To my thinking, the first indicator of quality is good regulation. But I can't name three or four good, bright lights that would fit the bill. 

Is there a bessiebenny's (or somebody's) roundup of lights at Target?

Or else, if folks want to make a few recommendations, I'd appreciate it.


----------



## Packet-Storm (Oct 15, 2008)

The Home Depot Husky 4 Watt special (2x D-cell). It rocks! Very bright and good runtime & construction.


I was also impressed with the Dorcy 3D cell. Not as much light as the Husky, but it runs for many, many hours on the 3-D's.






After those, I would suggest the new Maglites with LED's onboard. They are a reliable light that take a beating. Have been for many years.


----------



## Gatsby (Oct 15, 2008)

The Task Force 2 C Cree light gets a lot of solid ink as a powerful thrower. For pocket lights I don't think there are too many new commonly sourced lights that aren't 3xAAA or other carrier based lights (which is a deal breaker for me - I don't do carrier based lights other than a Mag85).


----------



## kramer5150 (Oct 15, 2008)

I liked my Inova X1... till' one waist high drop and :candle::sigh:

I don't think it is representative of the entire brand though.


----------



## Burgess (Oct 15, 2008)

Kmart used to sell,

(don't know if they still do)

the Ray-O-Vac HighBeam 2AA LED 1-watt flashlight.


For 20 bucks, this Luxeon-based light is Very Useful ! :thumbsup:


Fully regulated, it lasts about 5 hours on plain ol' Alkalines.


It's the same, identical desigh as Nuwai's model.


Are these still available ?

Have they upgraded the emitter, to a more modern version ?


They were a Great Buy for "Off-the-Shelf" shoppers.


Especially for "normal" people ! 

(that is, non-CPFers)


Love to see this identical product with a Rebel LED !

:kiss:
_


----------



## Marduke (Oct 15, 2008)

Burgess said:


> Kmart used to sell,
> 
> (don't know if they still do)
> 
> ...



WalMart sold that light with a Rebel months ago, with a light textured reflector. It was under the Sportsman Extreme name, same exact light as the Highbeam. 

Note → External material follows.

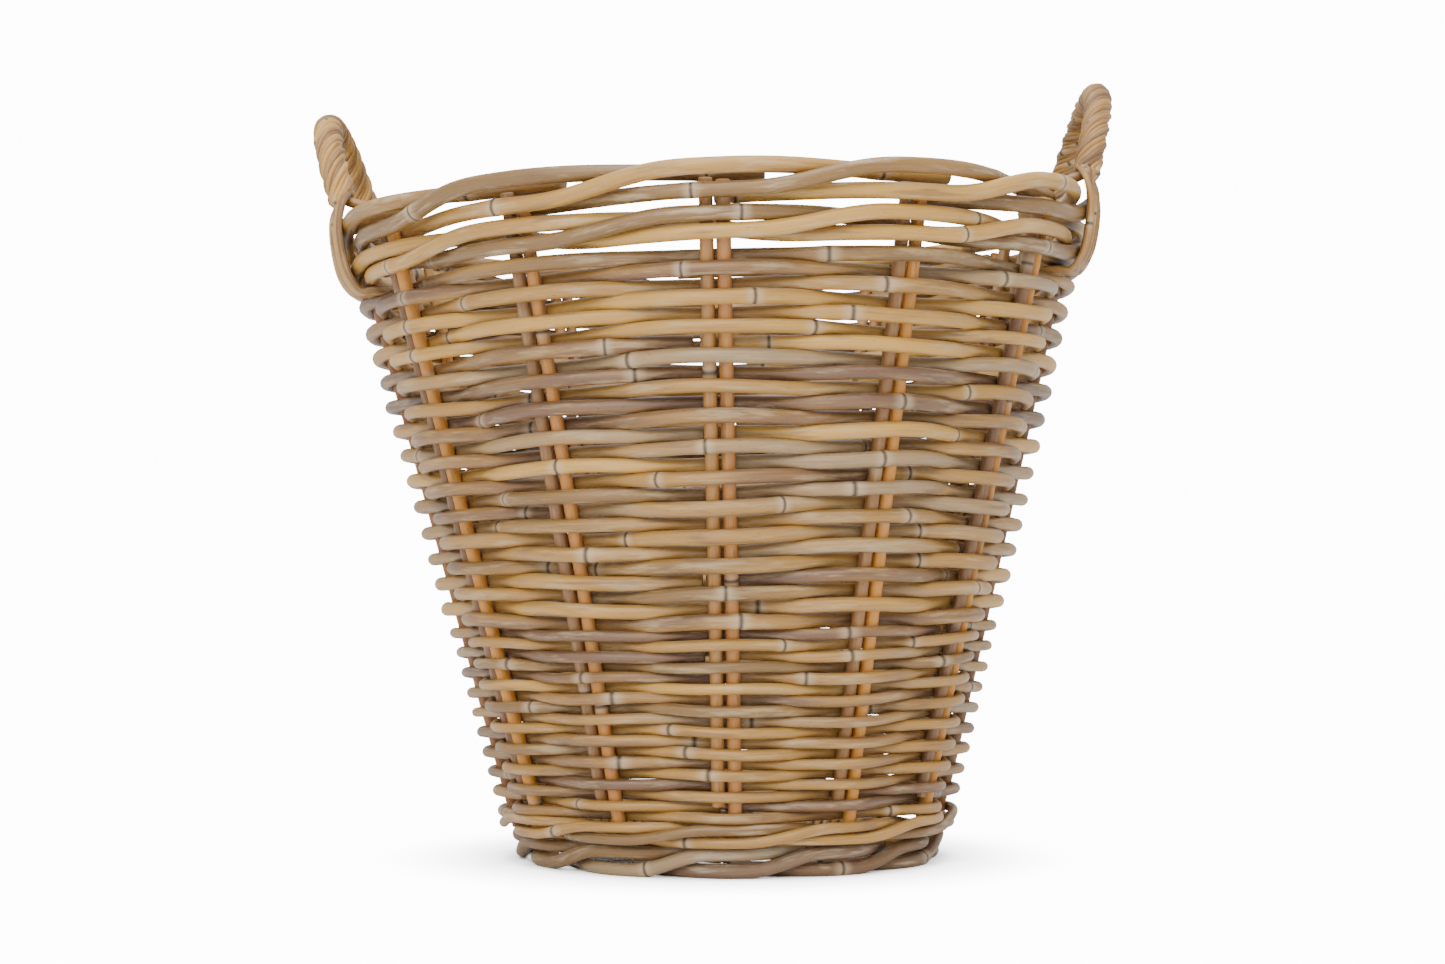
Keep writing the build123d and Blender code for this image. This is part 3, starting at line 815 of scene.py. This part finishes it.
floor_mesh = sweep_mesh(14.0, 2.0, 2.5)
pale_floor = plain_material("pale_floor", (0.97, 0.97, 0.97, 1), 0.9)
tree = pale_floor.node_tree
seen = add_node(tree, "ShaderNodeLightPath").outputs["Is Camera Ray"]
open_share = add_node(
    tree, "ShaderNodeAmbientOcclusion", {"Distance": SHADOW_REACH}, samples=8
).outputs["AO"]
fade = maths(tree, "POWER", open_share, SHADOW_POWER)
glow = maths(tree, "MULTIPLY", maths(tree, "MULTIPLY", seen, FLOOR_GLOW), fade)
shader = tree.nodes["Principled BSDF"]
shader.inputs["Emission Color"].default_value = (1, 1, 1, 1)
tree.links.new(glow, shader.inputs["Emission Strength"])
floor_mesh.materials.append(pale_floor)
floor = bpy.data.objects.new("floor", floor_mesh)
bpy.context.scene.collection.objects.link(floor)

# %% Lights
ROOM_LIGHT = 1.25
world = bpy.data.worlds.new("studio")
world.use_nodes = True
world.node_tree.nodes["Background"].inputs[0].default_value = (1, 1, 1, 1)
world.node_tree.nodes["Background"].inputs[1].default_value = ROOM_LIGHT
bpy.context.scene.world = world


def soft_light(name, place, size, watts, target):
    """A square panel that faces the target."""
    light = bpy.data.lights.new(name, "AREA")
    light.size, light.energy = size, watts
    lamp = bpy.data.objects.new(name, light)
    lamp.location = place
    direction = bpy.context.scene.cursor.location.copy()
    direction.xyz = [t - p for t, p in zip(target, place)]
    lamp.rotation_euler = direction.to_track_quat("-Z", "Y").to_euler()
    bpy.context.scene.collection.objects.link(lamp)


soft_light("top_panel", (0.1, -0.7, 2.1), 1.4, 42, (0, 0, 0.2))
soft_light("front_panel", (-0.5, -2.3, 1.3), 1.3, 46, (0, 0, 0.25))
soft_light("left_panel", (-1.8, -1.5, 1.2), 1.2, 6, (0, 0, 0.25))

# %% Camera
EYE_DISTANCE, EYE_HEIGHT, EYE_SIDE = 1.62, 0.170, -0.0036
PITCH_UP = np.radians(2.49)
LENS, SENSOR_WIDTH = 62.37, 36
camera_data = bpy.data.cameras.new("camera")
camera_data.lens, camera_data.sensor_width = LENS, SENSOR_WIDTH
camera = bpy.data.objects.new("camera", camera_data)
camera.location = (EYE_SIDE, -EYE_DISTANCE, EYE_HEIGHT)
camera.rotation_euler = (np.pi / 2 + PITCH_UP, 0, 0)
bpy.context.scene.collection.objects.link(camera)
bpy.context.scene.camera = camera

WalMart cleared them all out at <$9, but they may also be upgraded at other stores with sufficient volume to have turned over the stock the past few months.


----------



## bullfrog (Oct 15, 2008)

Don't get much better than this:

Lowes:

Surefire 6PL (can be upgraded easily if you like, but stock LED is nice!)

http://www.lowes.com/lowes/lkn?action=productDetail&productId=187628-69074-6PL-BK&lpage=none

Surefire G2L (same deal but plastic/aluminum)

http://www.lowes.com/lowes/lkn?action=productDetail&productId=284319-69074-G2L-BK&lpage=none

Hope it helps....


----------



## Art Vandelay (Oct 15, 2008)

Normal people shop online now.


----------



## Sable (Oct 15, 2008)

You know, really, if a 'normal' person asks for a good light, I tell them to get anything with a Mag Instrument logo on it.

If they make a face, _then _they get the rundown of better-than-Mag-but-still-easy-to-find.


----------



## Gunner12 (Oct 15, 2008)

The Taskforce Cree, the new Riverrock 2C, the Rayovac 3C Sportsman, some of the Coleman lights, and some of the Leatherman lights use Cree LEDs(XR-E or XR-C). There are also some that I can't remember right now.


----------



## Black Rose (Oct 15, 2008)

For a 2xAA light, I really like my Rayovac Sportsman Xtreme 1 watt light.

Good amount of light, excellent runtime, not too bright and not too dim.


----------



## StarHalo (Oct 16, 2008)

bullfrog said:


> Don't get much better than this:
> 
> Lowes:
> 
> ...



+1, tell your friends to go to their local Lowes and look in the flashlight display for Surefire lights. Note that just as all the other tool sections have both cheap crap and quality tools, so does the flashlight display.


----------



## bullfrog (Oct 16, 2008)

StarHalo said:


> +1, tell your friends to go to their local Lowes and look in the flashlight display for Surefire lights. Note that just as all the other tool sections have both cheap crap and quality tools, so does the flashlight display.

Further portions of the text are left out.